Abstract

Abstract We point out some pitfalls related to the concept of an oracle property as used in Fan and Li [2001. Variable selection via nonconcave penalized likelihood and its oracle properties. Journal of the American Statistical Association 96, 1348–1360; 2002. Variable selection for Cox's proportional hazards model and frailty model. Annals of Statistics 30, 74–99; 2004. New estimation and model selection procedures for semiparametric modeling in longitudinal data analysis. Journal of the American Statistical Association 99, 710–723] which are reminiscent of the well-known pitfalls related to Hodges’ estimator. The oracle property is often a consequence of sparsity of an estimator. We show that any estimator satisfying a sparsity property has maximal risk that converges to the supremum of the loss function; in particular, the maximal risk diverges to infinity whenever the loss function is unbounded. For ease of presentation the result is set in the framework of a linear regression model, but generalizes far beyond that setting.

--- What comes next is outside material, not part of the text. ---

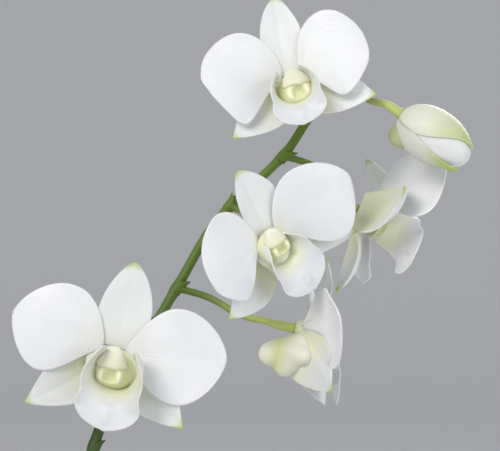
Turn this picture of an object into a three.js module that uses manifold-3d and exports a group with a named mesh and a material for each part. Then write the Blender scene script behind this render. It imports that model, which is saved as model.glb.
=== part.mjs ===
// A white dendrobium orchid in a clay pot: three canes with strap leaves, a new shoot, and one arching
// flower spike that carries five open blooms and a bud.
// Millimetres, +Z up. The origin is the middle of the pot's underside, and the blooms face -Y.
import * as THREE from 'three';
import { mergeVertices } from 'three/addons/utils/BufferGeometryUtils.js';
import Module from 'manifold-3d';

const wasm = await Module();
wasm.setup();

// Driving dimensions
const CLEAR = 0.3; // gap between pieces that touch on the plant
const POT = { height: 104, foot: 41, rim: 59, rimBand: 22, rimProud: 3.5, wall: 5, floor: 6, sides: 36 };
const DRAIN = { count: 5, radius: 4.5, circle: 24 };
const BARK = { top: 90, chips: 26, reach: 42 };
const PETAL_THICK = 0.9;
const LEAF_THICK = 1.1;
const SPIKE_RADIUS = 1.9;
const PEDICEL_RADIUS = 1.3;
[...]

In a Monte Carlo study we also assess the extent of the problem in finite samples for the smoothly clipped absolute deviation (SCAD) estimator introduced in Fan and Li [2001. Variable selection via nonconcave penalized likelihood and its oracle properties. Journal of the American Statistical Association 96, 1348–1360]. We find that this estimator can perform rather poorly in finite samples and that its worst-case performance relative to maximum likelihood deteriorates with increasing sample size when the estimator is tuned to sparsity.